For this exercise, write out exactly, and only, the lines running from the line that contains "const bandUnder = lift(mittenBandLeftPlan, (i, j)" through the line that contains "from __future__ import annotations".

☆ ☆ ☆ ☆

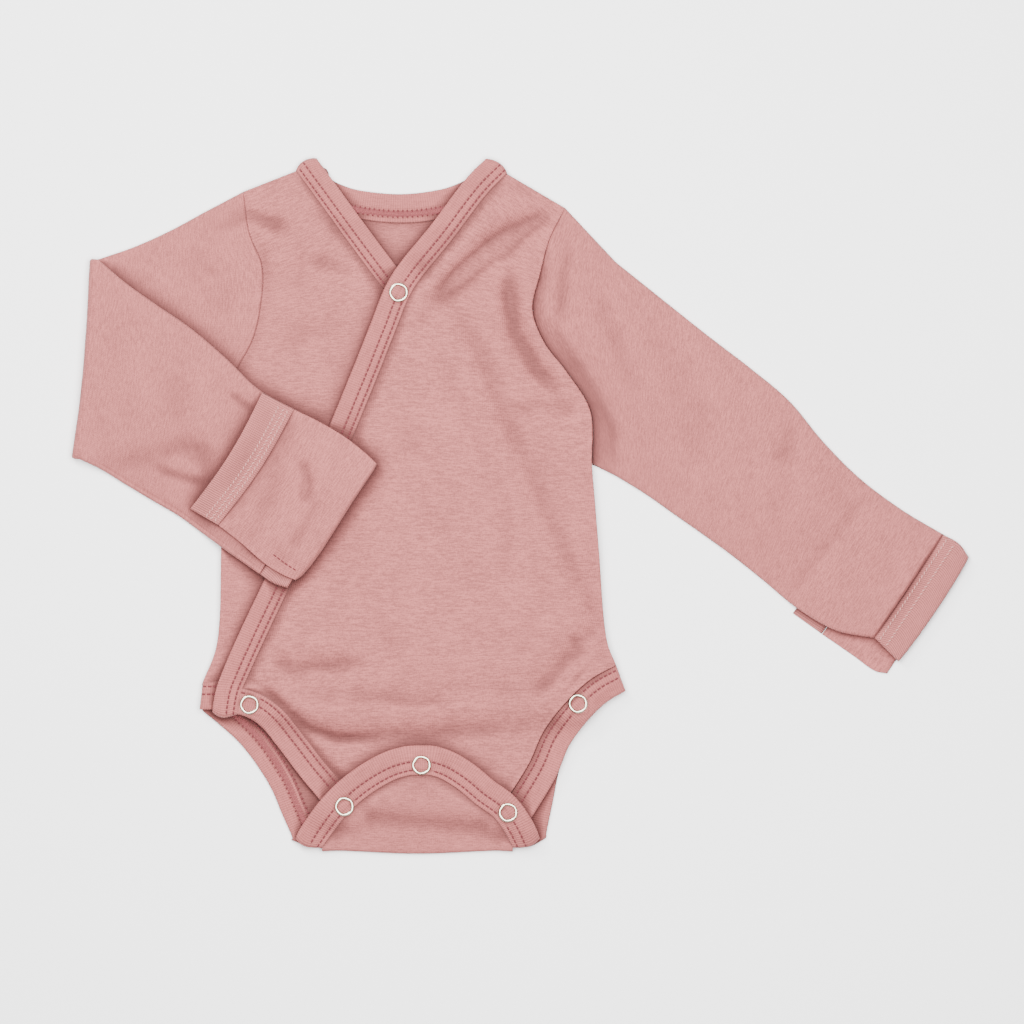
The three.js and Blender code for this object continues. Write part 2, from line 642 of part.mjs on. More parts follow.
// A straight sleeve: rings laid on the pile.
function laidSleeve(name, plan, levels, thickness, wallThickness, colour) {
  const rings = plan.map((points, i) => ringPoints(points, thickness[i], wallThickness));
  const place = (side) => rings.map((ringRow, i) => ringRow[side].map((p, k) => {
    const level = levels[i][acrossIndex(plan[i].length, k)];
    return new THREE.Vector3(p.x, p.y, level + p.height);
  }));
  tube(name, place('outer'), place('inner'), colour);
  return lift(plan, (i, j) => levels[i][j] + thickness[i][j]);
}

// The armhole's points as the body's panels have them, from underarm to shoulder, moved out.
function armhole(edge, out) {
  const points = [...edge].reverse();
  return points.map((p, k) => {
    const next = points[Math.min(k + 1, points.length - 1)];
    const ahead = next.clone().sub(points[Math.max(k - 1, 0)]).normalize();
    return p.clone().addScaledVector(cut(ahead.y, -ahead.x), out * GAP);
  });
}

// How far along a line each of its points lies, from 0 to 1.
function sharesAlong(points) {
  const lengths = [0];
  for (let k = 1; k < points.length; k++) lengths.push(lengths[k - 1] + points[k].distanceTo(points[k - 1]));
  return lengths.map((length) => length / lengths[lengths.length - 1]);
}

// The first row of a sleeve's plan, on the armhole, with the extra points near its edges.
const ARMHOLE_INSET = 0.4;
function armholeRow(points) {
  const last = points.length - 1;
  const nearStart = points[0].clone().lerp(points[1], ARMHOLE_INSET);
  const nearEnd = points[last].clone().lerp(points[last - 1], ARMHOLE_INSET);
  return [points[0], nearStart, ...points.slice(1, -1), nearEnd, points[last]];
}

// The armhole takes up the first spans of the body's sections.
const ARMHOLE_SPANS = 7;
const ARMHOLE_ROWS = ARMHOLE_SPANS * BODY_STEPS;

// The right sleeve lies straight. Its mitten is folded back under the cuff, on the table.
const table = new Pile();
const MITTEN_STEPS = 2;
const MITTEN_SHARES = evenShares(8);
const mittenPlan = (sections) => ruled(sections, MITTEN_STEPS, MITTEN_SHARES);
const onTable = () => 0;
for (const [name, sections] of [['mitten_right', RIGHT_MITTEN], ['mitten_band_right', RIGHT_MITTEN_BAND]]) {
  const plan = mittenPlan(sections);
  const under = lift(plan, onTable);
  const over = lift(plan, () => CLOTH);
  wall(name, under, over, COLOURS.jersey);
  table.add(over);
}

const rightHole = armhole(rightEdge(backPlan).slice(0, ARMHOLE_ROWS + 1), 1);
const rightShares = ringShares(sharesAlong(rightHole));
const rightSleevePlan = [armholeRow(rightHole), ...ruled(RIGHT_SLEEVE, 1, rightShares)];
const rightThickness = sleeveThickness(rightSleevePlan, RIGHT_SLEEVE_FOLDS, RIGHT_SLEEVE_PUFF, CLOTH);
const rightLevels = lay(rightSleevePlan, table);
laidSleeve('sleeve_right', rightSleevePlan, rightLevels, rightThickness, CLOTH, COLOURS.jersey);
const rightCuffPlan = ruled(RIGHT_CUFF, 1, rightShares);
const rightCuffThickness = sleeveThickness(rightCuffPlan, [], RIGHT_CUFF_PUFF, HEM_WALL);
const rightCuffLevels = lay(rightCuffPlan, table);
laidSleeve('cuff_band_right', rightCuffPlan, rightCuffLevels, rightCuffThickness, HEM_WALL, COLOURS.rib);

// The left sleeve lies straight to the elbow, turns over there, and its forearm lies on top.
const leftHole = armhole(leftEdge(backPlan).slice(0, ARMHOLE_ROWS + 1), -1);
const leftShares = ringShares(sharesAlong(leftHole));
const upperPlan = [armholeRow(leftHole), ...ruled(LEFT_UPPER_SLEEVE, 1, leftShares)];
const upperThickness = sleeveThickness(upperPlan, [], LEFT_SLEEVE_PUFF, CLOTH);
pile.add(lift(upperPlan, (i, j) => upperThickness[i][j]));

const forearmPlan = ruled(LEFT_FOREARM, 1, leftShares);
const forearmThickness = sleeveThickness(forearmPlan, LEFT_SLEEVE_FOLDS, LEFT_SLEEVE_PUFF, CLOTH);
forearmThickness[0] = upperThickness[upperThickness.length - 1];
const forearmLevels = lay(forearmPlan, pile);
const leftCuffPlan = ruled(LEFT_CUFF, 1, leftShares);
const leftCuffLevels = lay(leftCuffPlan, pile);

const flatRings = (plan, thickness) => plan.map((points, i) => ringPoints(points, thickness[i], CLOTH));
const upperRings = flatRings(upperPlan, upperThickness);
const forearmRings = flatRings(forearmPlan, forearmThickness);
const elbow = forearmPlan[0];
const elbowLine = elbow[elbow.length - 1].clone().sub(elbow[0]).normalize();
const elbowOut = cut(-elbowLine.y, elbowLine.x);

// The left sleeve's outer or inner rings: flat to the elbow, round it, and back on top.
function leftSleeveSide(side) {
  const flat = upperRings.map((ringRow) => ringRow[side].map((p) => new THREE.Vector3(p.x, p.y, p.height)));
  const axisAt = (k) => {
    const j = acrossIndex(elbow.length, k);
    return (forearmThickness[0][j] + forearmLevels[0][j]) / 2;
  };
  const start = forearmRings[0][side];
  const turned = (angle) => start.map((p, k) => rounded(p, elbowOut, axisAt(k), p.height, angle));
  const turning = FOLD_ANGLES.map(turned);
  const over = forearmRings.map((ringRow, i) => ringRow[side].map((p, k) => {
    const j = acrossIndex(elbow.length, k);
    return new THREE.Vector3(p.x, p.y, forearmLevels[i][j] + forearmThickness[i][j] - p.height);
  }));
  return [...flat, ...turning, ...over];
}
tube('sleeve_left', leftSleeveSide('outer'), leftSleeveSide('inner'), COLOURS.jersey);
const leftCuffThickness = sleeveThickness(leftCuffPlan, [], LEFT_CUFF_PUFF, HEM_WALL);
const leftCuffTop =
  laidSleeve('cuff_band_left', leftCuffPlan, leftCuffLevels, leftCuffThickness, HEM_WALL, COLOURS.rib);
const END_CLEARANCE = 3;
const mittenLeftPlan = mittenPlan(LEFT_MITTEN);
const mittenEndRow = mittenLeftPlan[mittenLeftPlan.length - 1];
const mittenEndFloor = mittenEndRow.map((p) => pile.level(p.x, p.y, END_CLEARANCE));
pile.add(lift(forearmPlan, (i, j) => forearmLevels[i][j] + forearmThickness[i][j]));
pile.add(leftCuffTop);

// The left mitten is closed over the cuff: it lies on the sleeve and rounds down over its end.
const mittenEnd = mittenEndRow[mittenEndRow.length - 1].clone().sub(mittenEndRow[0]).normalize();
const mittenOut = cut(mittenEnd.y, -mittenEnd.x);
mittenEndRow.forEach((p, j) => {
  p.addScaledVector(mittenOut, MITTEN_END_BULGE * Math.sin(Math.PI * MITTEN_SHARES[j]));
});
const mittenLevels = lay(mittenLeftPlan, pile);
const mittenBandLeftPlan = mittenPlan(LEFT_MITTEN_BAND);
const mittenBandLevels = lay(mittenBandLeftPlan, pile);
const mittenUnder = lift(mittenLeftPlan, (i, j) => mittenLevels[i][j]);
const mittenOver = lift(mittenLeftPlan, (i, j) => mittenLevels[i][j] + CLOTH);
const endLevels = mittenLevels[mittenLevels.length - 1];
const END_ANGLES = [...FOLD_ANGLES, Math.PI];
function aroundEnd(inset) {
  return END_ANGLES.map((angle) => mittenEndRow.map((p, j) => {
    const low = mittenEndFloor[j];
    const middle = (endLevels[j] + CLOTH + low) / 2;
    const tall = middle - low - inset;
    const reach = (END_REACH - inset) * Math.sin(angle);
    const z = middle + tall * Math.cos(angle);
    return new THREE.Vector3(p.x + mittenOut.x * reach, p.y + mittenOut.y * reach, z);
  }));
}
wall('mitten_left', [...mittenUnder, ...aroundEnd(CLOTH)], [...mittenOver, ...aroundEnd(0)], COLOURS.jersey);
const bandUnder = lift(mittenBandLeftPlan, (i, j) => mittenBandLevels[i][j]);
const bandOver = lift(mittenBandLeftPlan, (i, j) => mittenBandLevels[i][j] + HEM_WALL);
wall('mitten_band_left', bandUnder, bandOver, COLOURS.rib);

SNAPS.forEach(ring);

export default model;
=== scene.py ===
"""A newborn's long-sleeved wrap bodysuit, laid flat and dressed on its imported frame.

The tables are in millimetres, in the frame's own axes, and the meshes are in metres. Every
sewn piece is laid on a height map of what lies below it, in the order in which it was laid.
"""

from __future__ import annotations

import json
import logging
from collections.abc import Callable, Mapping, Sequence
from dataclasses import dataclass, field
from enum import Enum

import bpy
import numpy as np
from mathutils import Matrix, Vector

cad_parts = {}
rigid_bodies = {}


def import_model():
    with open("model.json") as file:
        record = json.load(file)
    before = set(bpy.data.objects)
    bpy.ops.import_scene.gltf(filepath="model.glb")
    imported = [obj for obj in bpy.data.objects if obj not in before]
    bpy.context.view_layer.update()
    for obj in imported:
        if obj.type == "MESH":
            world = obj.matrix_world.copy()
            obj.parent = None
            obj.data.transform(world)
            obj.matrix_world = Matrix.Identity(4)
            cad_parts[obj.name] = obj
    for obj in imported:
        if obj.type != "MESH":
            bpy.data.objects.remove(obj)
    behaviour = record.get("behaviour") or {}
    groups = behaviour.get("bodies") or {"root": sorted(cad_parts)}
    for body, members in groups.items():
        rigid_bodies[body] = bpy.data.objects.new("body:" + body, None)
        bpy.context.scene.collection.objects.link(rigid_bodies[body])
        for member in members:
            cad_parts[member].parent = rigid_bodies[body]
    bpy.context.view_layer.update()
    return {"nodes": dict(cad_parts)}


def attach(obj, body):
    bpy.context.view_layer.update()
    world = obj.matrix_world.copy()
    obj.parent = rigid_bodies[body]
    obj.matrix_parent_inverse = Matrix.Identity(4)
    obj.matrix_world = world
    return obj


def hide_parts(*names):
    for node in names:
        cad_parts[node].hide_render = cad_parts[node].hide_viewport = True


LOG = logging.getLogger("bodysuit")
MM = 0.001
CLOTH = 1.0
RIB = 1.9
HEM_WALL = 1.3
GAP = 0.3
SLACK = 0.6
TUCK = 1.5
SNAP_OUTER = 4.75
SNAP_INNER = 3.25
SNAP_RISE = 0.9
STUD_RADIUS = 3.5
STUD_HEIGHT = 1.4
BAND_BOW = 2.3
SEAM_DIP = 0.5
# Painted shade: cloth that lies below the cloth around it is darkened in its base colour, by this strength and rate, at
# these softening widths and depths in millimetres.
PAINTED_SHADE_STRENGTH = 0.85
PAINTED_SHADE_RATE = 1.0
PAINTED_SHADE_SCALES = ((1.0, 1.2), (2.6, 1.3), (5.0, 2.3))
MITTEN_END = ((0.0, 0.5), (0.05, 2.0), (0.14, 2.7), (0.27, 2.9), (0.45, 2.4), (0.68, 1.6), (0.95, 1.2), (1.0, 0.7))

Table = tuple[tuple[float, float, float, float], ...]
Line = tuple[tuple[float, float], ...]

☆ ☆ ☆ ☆

RESPONSE TO THIS EXERCISE >>
const bandUnder = lift(mittenBandLeftPlan, (i, j) => mittenBandLevels[i][j]);
const bandOver = lift(mittenBandLeftPlan, (i, j) => mittenBandLevels[i][j] + HEM_WALL);
wall('mitten_band_left', bandUnder, bandOver, COLOURS.rib);

SNAPS.forEach(ring);

export default model;
=== scene.py ===
"""A newborn's long-sleeved wrap bodysuit, laid flat and dressed on its imported frame.

The tables are in millimetres, in the frame's own axes, and the meshes are in metres. Every
sewn piece is laid on a height map of what lies below it, in the order in which it was laid.
"""

from __future__ import annotations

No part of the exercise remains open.